Guerra comercial de Trump ameaça domínio agrícola dos EUA e fortalece Brasil
Brasil emerge como principal beneficiário enquanto produtores americanos enfrentam nova crise com tarifas impostas por Trump; perdas podem ultrapassar US$ 27 bilhões
Em meio a uma escalada de tensões comerciais globais desencadeada pelo presidente Donald Trump, o setor agrícola americano enfrenta uma das suas maiores crises, enquanto o Brasil se posiciona para se tornar o grande vencedor desta disputa. A imposição de novas tarifas sobre produtos do México, Canadá e China já provoca uma reação em cadeia que ameaça destruir décadas de relações comerciais cuidadosamente construídas pelos agricultores americanos.
Impacto imediato e retaliações
As medidas protecionistas de Trump, que entraram em vigor em 4 de março de 2025, incluem tarifas de 25% sobre produtos do México e do Canadá, além de um adicional de 10% sobre importações chinesas. A resposta foi imediata: o Canadá anunciou retaliações com tarifas de 25% sobre cerca de US$ 100 bilhões em importações americanas, enquanto a China impôs tarifas de 10% a 15% sobre produtos agrícolas cruciais dos EUA.
"As tarifas não são algo para se divertir. Elas não apenas atingem nossas empresas familiares em cheio, mas também abalam um princípio fundamental sobre o qual nossas relações comerciais são construídas, que é a confiabilidade", afirma Caleb Ragland, presidente da Associação Americana de Soja e produtor em Kentucky.

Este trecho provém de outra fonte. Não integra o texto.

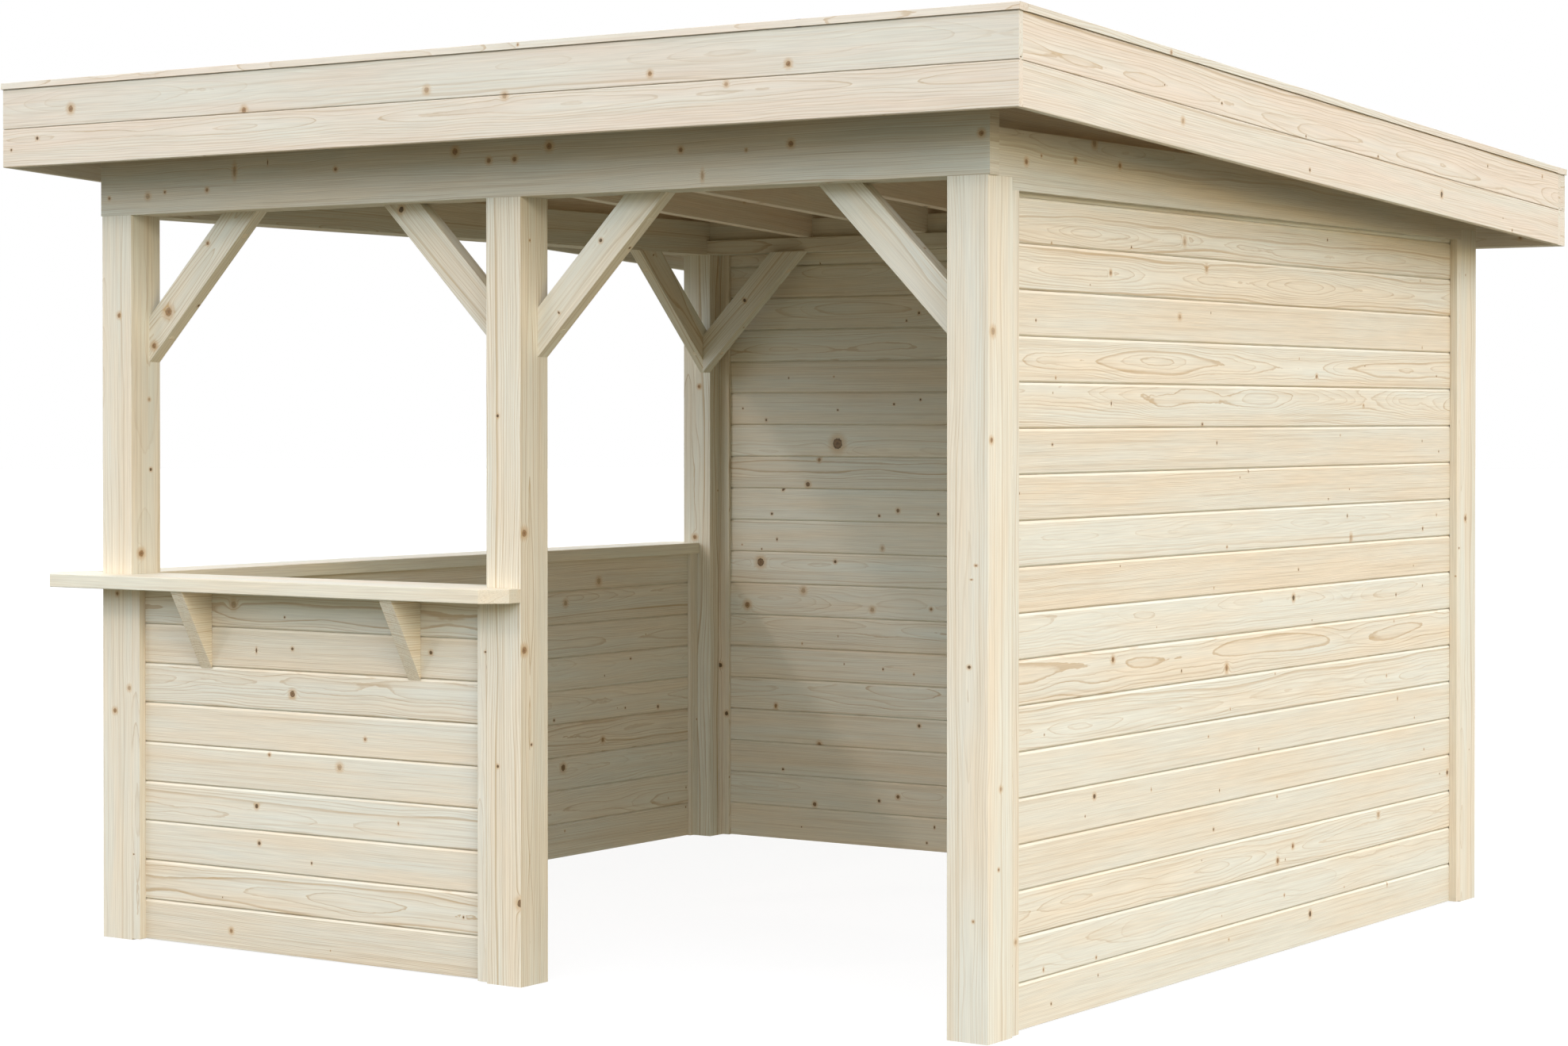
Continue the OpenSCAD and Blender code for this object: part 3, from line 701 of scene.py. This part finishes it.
for sx, side in ((-1, "left"), (1, "right")):
    s = Wood("fascia_%s_boards" % side, "fascia_wood")
    xc = sx * (XF - FT / 2)
    hc = FASCIA_H * COS
    lowc = LOW_H * COS
    for k, (h0, h1) in enumerate(((0.0, lowc), (lowc, hc))):
        h = h1 - h0
        v = 0.0018
        prof = tongued(h, FT, tongue=k == 0, groove=k == 1, v_hi=v if k == 0 else 0.0015, v_lo=v if k == 1 else 0.0015, backv=False, gap=0.0008)
        ym = (YI0 + YI1) / 2
        top = Vector((xc, ym, deck_z(ym)))
        mid = top - UPR * (hc - (h0 + h1) / 2)
        half = (YI1 - YI0) / 2 / COS
        a, b = mid - DOWN * half, mid + DOWN * half
        c0, c1 = (Vector((xc, YI0, 0)), Y), (Vector((xc, YI1, 0)), Y)
        if sx < 0:
            a, b, c0, c1 = b, a, c1, c0
        s.stick(a, b, X * sx, h, FT, profile=prof, cut0=c0, cut1=c1, knots=1.6, light=0.6 * k - 0.9, pitch=0.0062)
    s.done("fascia_" + side)

# trims: flat strips on the roof edge, with a thin gap over the fascia
TRIM_T = 0.0195


def strip_profile(w, t, slit, deep, outer):
    """(across, up) section of a trim; outer is +1 or -1, the side of the slit."""
    pts = [(-w / 2, -t / 2 + slit), (-w / 2 + deep, -t / 2 + slit), (-w / 2 + deep, -t / 2), (w / 2, -t / 2),
           (w / 2, t / 2 - 0.001), (w / 2 - 0.001, t / 2), (-w / 2 + 0.0008, t / 2), (-w / 2, t / 2 - 0.0008)]
    if outer > 0:
        pts = [(-y, z) for y, z in reversed(pts)]
    return pts


def trim(node, horizontal):
    lo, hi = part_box(node)
    s = Wood(node + "_strip", "fascia_wood")
    if horizontal:
        w = (hi.y - lo.y) / COS
        ym = (lo.y + hi.y) / 2
        mid = Vector((0, ym, deck_z(ym))) + UPR * (TRIM_T / 2)
        # ax = X, up = UPR: across runs down the slope, away from the viewer in front
        out = 1 if ym > 0 else -1
        prof = strip_profile(w, TRIM_T, 0.001, 0.008 if ym < 0 else 0.03, out)
        # keep the strip's faces upright
        prof = [(y + TAN * z, z) for y, z in prof]
        s.stick(mid + X * lo.x, mid + X * hi.x, UPR, w, TRIM_T, profile=prof, knots=1.0, light=-0.7, pitch=0.0065)
    else:
        xc, w = (lo.x + hi.x) / 2, hi.x - lo.x
        ym = (lo.y + hi.y) / 2
        mid = Vector((xc, ym, deck_z(ym))) + UPR * (TRIM_T / 2)
        half = (hi.y - lo.y) / 2 / COS
        # ax = DOWN, up = UPR: ay = up x along = -X
        prof = strip_profile(w, TRIM_T, 0.001, 0.008, -1 if xc > 0 else 1)
        s.stick(mid - DOWN * half, mid + DOWN * half, UPR, w, TRIM_T, profile=prof,
                cut0=(Vector((xc, lo.y, 0)), Y), cut1=(Vector((xc, hi.y, 0)), Y), knots=1.0, light=-0.7, pitch=0.0065)
    s.done(node)


trim("roof_trim_front", True)
trim("roof_trim_back", True)
trim("roof_trim_left", False)
trim("roof_trim_right", False)

# ---------------------------------------------------------------- walls
COVER = 0.1171
FIRST = 0.0055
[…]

Brasil: o grande beneficiário
O cenário atual apresenta uma oportunidade sem precedentes para o Brasil. Em 2023, as exportações agrícolas brasileiras para a China atingiram um recorde de US$ 60,24 bilhões, representando 36,2% do comércio agrícola total do país. Apenas em 2024, a China importou quase 69 milhões de toneladas de soja do Brasil, pagando US$ 30 bilhões.
Análises recentes indicam que o Brasil poderia aumentar suas exportações em até 8,9 milhões de toneladas por ano apenas em milho e soja, aproveitando o vácuo deixado pelos produtos americanos no mercado chinês.
Fragilidade do setor agrícola americano
A situação atual encontra os agricultores americanos em posição particularmente vulnerável. Segundo dados recentes:
Os preços das commodities caíram quase 50% em comparação a três anos atrás
Os custos de produção, incluindo terra, sementes, pesticidas e fertilizantes, permanecem elevados
Durante a guerra comercial de 2018, o setor agrícola americano sofreu perdas superiores a US$ 27 bilhões, com a soja respondendo por 71% desse valor
Dependência internacional e vulnerabilidades
A complexidade da situação é agravada pela interdependência das cadeias de suprimentos agrícolas. O México é atualmente o segundo maior cliente de soja, farelo e óleo de soja dos EUA, enquanto o Canadá fornece 87% do potássio utilizado pelos agricultores americanos.
"A natureza interconectada das cadeias de suprimentos agrícolas significa que as tarifas têm impactos negativos imediatos e, em muitos casos, duradouros em suas fazendas e na economia rural do país", alerta a Associação Americana de Soja.
Perspectivas e preparação chinesa
A China parece ter se preparado estrategicamente para um possível retorno de Trump à presidência. Além de investimentos domésticos substanciais, Pequim fortaleceu significativamente suas relações comerciais com o Brasil. Durante a visita oficial de Xi Jinping ao Brasil, foram firmados 6 acordos diretamente ligados ao setor agrícola, com potencial comercial estimado em US$ 500 milhões anuais.
Paradoxo político
Um aspecto notável desta crise é o apoio político que Trump mantém nas áreas rurais, apesar do impacto negativo de suas políticas comerciais. Nas últimas eleições, Trump obteve uma média de 77% dos votos em 444 condados que dependem fortemente da agricultura, vencendo em 433 deles. Em 100 desses condados, sua votação superou 80%.
Perspectivas futuras
A situação atual sugere uma reconfiguração significativa do comércio agrícola global. Enquanto os Estados Unidos arriscam perder sua posição dominante em mercados tradicionais, o Brasil se prepara para expandir ainda mais sua presença no comércio internacional de commodities agrícolas.
"Como a produção agrícola de maior exportação dos EUA, a soja enfrenta impactos enormes e desproporcionais das interrupções do fluxo comercial, especialmente para a China, que é nosso maior mercado", conclui Ragland, alertando para as consequências de longo prazo desta nova guerra comercial.
Esta reportagem foi elaborada com base em dados oficiais, declarações de líderes do setor agrícola e análises de mercado atualizadas, incluindo informações das principais agências de notícias internacionais e dados econômicos verificados.